Moreover, for some time in this country there had been a growing anti-clerical sentiment. Ever since 1309 when a French pope removed the Papal Court or Curia to Avignon in southern France, all the popes elected had been French, so that for the next sixty years until 1378 the papacy had come to be seen by the English government as an appendage of their enemy the French king. At Edward III’s behest the Statute of Provisors and the Statute of Praemunire asserted English independence from the pope over Church appointments and banned appeals to foreign courts. In 1366 Parliament itself demanded the revocation of King John’s agreement to be the pope’s vassal and put an end to the annual tax sent to Avignon instead of Rome.

In this feverish religious vacuum and unsettled atmosphere the stress on personal responsibility of a new group of preachers named the Lollards offered an attractive new direction for the disillusioned. The Lollards were followers of a radical Oxford theologian named John Wyclif, whose teachings anticipated many elements of the Reformation. Wyclif believed that the ultimate source of religious authority was not the priesthood but the Bible. With his regular denunciations of the clergy, he also provided a convenient weapon for John of Gaunt in the continued struggle for control of the King’s Council.

Thanks to his first marriage to the hugely wealthy northern heiress Blanche of Lancaster, John of Gaunt was now the greatest magnate in the country. He was anyway a swaggering figure with a private life of such epic dimensions that it aroused the antagonism of the English bishops, who formed part of the Black Prince’s faction. Gaunt was therefore leader of the anti-clerical party. Using as intellectual justification Wyclif’s theory that priests should not be involved in politics, Gaunt got Alice Perrers, Edward III’s mistress, to dismiss most of the bishops who, following the long standing English custom, filled the government offices. William of Wykeham, Bishop of Winchester, and the rest of the clerical party were now at daggers drawn with John of Gaunt’s party.

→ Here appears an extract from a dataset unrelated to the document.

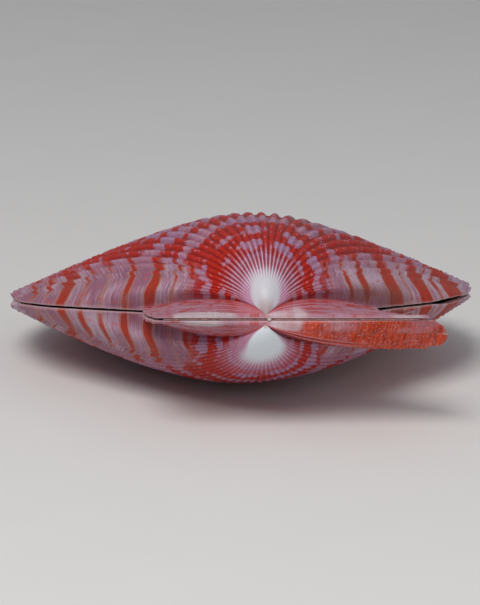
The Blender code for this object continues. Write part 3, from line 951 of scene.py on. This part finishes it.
def build_valve(shape, valve, growth):
    """One closed valve: the outside, rings that round the edge and make the flat rim, each a weighted
    mean of the loops of places beside it, and the inside. The whole leans as it gets deeper and is
    twisted by X times Y."""
    edge = outline(shape, valve, growth)
    stages = np.linspace(0.0, 1.0, GROWTH_ROWS + 1)[1:] ** GROWTH_ROW_POWER
    stage = stages[:, None]
    outside = outer_surface(shape, valve, edge, stage)
    fields = colour_fields(valve, edge, stage, outside)
    rows, columns = outside.shape[:2]
    weave = Weave()
    all_numbers = np.arange(rows * columns)
    grid = weave.add(outside.reshape(-1, 3), all_numbers, 0.0).reshape(rows, columns)
    beak_top = np.array([[0.0, 0.0, shape.valve_gap / 2 + EAR_EDGE_THICKNESS]])
    beak = weave.add(beak_top, np.array([columns // 2]), 0.0)
    outer_loop = np.concatenate([grid[-1], grid[:-1, -1][::-1], beak, grid[:-1, 0]])
    loop_sources = np.concatenate([grid[-1], grid[:-1, -1][::-1], [columns // 2], grid[:-1, 0]])

    gape = tip_gape(edge, valve)
    base = edge["points"] * toothed(edge, valve)[:, None]
    base[:, 2] += shape.seam / 2 + valve["side"] * edge_wave(edge) + gape
    inner_edge = inset(edge["plain"], RIM_WIDTH)
    inner_edge[:, 1] = np.maximum(inner_edge[:, 1] - HINGE_PLATE_WIDTH, 0.0)
    inner_edge[[0, -1], 1:] = 0.0
    rim = inner_surface(shape, valve, edge, inner_edge, np.array([[1.0]]))[0]
    rim[:, 2] += gape

    outer_places = np.vstack([outside.reshape(-1, 3), beak_top])[outer_loop]
    base_places = loop_around(base, stages)
    inner_places = loop_around(rim, stages)
    rounding = LIP_ROUNDING * edge_outwards(edge, stages)
    rings = (
        (0.72 * outer_places + 0.28 * base_places + rounding, 0.0),
        (0.30 * outer_places + 0.70 * base_places + rounding, 0.15),
        (base_places, 0.45),
        (0.5 * base_places + 0.5 * inner_places, 0.9),
        (inner_places, 1.0),
    )
    loops = [outer_loop] + [weave.add(places, loop_sources, inside) for places, inside in rings]
    ring_grid = np.stack([np.append(loop, loop[0]) for loop in loops])

    last = loops[-1]
    turn = columns + rows - 1
    inner_stages = np.linspace(0.0, 1.0, INNER_ROWS + 1)[1:-1, None]
    kept = np.arange(INNER_EVERY, columns - INNER_EVERY, INNER_EVERY)
    hollow = inner_surface(shape, valve, edge, inner_edge, inner_stages)[:, kept]
    sources = np.tile(grid[-1][kept], len(inner_stages))
    inner = weave.add(hollow.reshape(-1, 3), sources, 1.0).reshape(hollow.shape[:2])
    triangles = np.vstack(
        [
            stitch(grid[0][::-1], beak),
            stitch(last[:columns], inner[-1]),
            stitch(last[columns - 1 : turn + 1], inner[::-1, -1]),
            stitch(np.append(last[turn:], last[0]), inner[:, 0]),
            stitch(inner[0], last[turn : turn + 1]),
        ]
    )
    quads = np.vstack([grid_quads(grid), grid_quads(ring_grid), grid_quads(inner[::-1])])

    places = np.vstack(weave.places)
    places[:, 0] -= valve["depth_lean"] * places[:, 2]
    places[:, 2] = valve["side"] * places[:, 2] + TWIST_PER_METRE * places[:, 0] * places[:, 1]
    sources = np.concatenate(weave.sources)
    attributes = {
        key: np.stack([part.ravel()[sources] for part in parts], axis=1) for key, parts in fields.items()
    }
    attributes["places"][:, 0] = np.concatenate(weave.inside)
    mesh = build_mesh(valve["name"], laid_down(shape, places), quads, triangles, attributes)
    return bpy.data.objects.new(valve["name"], mesh)


def capped_tube(rings, tips, first):
    """The points, quads and triangles of a tube round a grid of rings, closed by a tip at each end. Its
    vertex numbers are counted on from the first."""
    numbers = first + np.arange(rings[:, :, 0].size).reshape(rings.shape[:2])
    wrapped = np.hstack([numbers, numbers[:, :1]])
    ends = first + numbers.size + np.arange(2)[:, None]
    triangles = np.vstack([stitch(wrapped[0][::-1], ends[0]), stitch(wrapped[-1], ends[1])])
    return np.vstack([rings.reshape(-1, 3), tips]), grid_quads(wrapped), triangles


def ligament_rings():
    """The dry strip as rings along the hinge: flattened ovals that get smaller towards both ends as a
    half ellipse does, with noise on their front and on their height."""
    along = np.linspace(0.0, 1.0, LIGAMENT_ROWS)
    x = LIGAMENT_POSTERIOR_END + (LIGAMENT_ANTERIOR_END - LIGAMENT_POSTERIOR_END) * along
    taper = np.sqrt(np.clip(4 * along * (1 - along), 0.0, 1.0))
    uneven = 0.93 + 0.07 * lattice_noise(x / STRIP_UNEVEN_PITCH, 0.3, LIGAMENT_SEED)
    half = LIGAMENT_THICKNESS / 2 * (0.8 + 0.2 * taper) * uneven
    front = STRIP_FRONT + STRIP_WAVE * lattice_noise(x / STRIP_WAVE_PITCH, 4.1, LIGAMENT_SEED + 1)
    depth = STRIP_DEPTHS[0] + (STRIP_DEPTHS[1] - STRIP_DEPTHS[0]) * taper
    around = 2.0 * math.pi * np.arange(LIGAMENT_COLUMNS) / LIGAMENT_COLUMNS
    y = front[:, None] + depth[:, None] * (0.5 + 0.5 * np.sin(around))
    z = half[:, None] * np.clip(1.5 * np.cos(around), -1.0, 1.0)
    return np.stack([np.broadcast_to(x[:, None], y.shape), y, z], axis=-1)


def bead_rings():
    """The bead as rings from its lower pole to its upper one: an ellipsoid by latitude and longitude."""
    latitude = np.linspace(-math.pi / 2, math.pi / 2, BEAD_ROWS)[1:-1, None]
    longitude = 2.0 * math.pi * np.arange(BEAD_COLUMNS) / BEAD_COLUMNS
    out = np.cos(latitude)
    parts = (out * np.cos(longitude), out * np.sin(longitude), np.sin(latitude) + 0 * longitude)
    return np.stack(parts, axis=-1) * BEAD_RADII + BEAD_PLACE


def build_ligament(shape):
    """The dry strip between the hinge edges, and the round bead that stands out of it at the beak."""
    ribbon = ligament_rings()
    poles = BEAD_PLACE + np.outer((-1, 1), BEAD_RADII * (0, 0, 1))
    strip = capped_tube(ribbon, ribbon[[0, -1]].mean(1), 0)
    bead = capped_tube(bead_rings(), poles, len(strip[0]))
    points, quads, triangles = (np.vstack(parts) for parts in zip(strip, bead))
    glassy = (np.arange(len(points)) >= len(strip[0])).astype(float)
    fields = {"strip": np.stack([points[:, 0], glassy, 0 * glassy], axis=1)}
    mesh = build_mesh("dry_ligament", laid_down(shape, points), quads, triangles, fields)
    return bpy.data.objects.new("dry_ligament", mesh)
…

In fact the real corruption at court, the bribes in return for favours, monopolies and offices, was the work of John of Gaunt and his accomplices–Alice Perrers, a London merchant named Richard Lyons, and Lord Latimer. Although he could control most of the government appointments, Gaunt could not control what was now known as the Commons, the elected members from the boroughs and shires, who from the 1330s were congregating apart from the Lords. And the Commons was hard to handle because it was there that the Black Prince’s supporters were especially strong. At last in 1376 the bishops and Commons together in what became known as the Good Parliament publicly attacked the court party of John of Gaunt. The Commons then elected what they called a Speaker (the first instance of this title being used), and the man they chose, Sir Peter de la Mare, launched the first case of impeachment in English history, against Gaunt’s leading accomplices. De la Mare himself acted as prosecuting counsel for the Commons, while the House of Lords took the part of judges–this remained the standard method of conducting a political trial until the eighteenth century. The Lords found Latimer and Lyons guilty of bribery and corruption, and Alice Perrers, who was also held to be guilty, was ordered to be removed from the king’s palace as an evil influence. Just before sentence was pronounced, the Commons’ greatest protector the Black Prince died. John of Gaunt was thus able to use his now completely unopposed influence in the country to call a new parliament, and abolished the acts passed by the Good Parliament.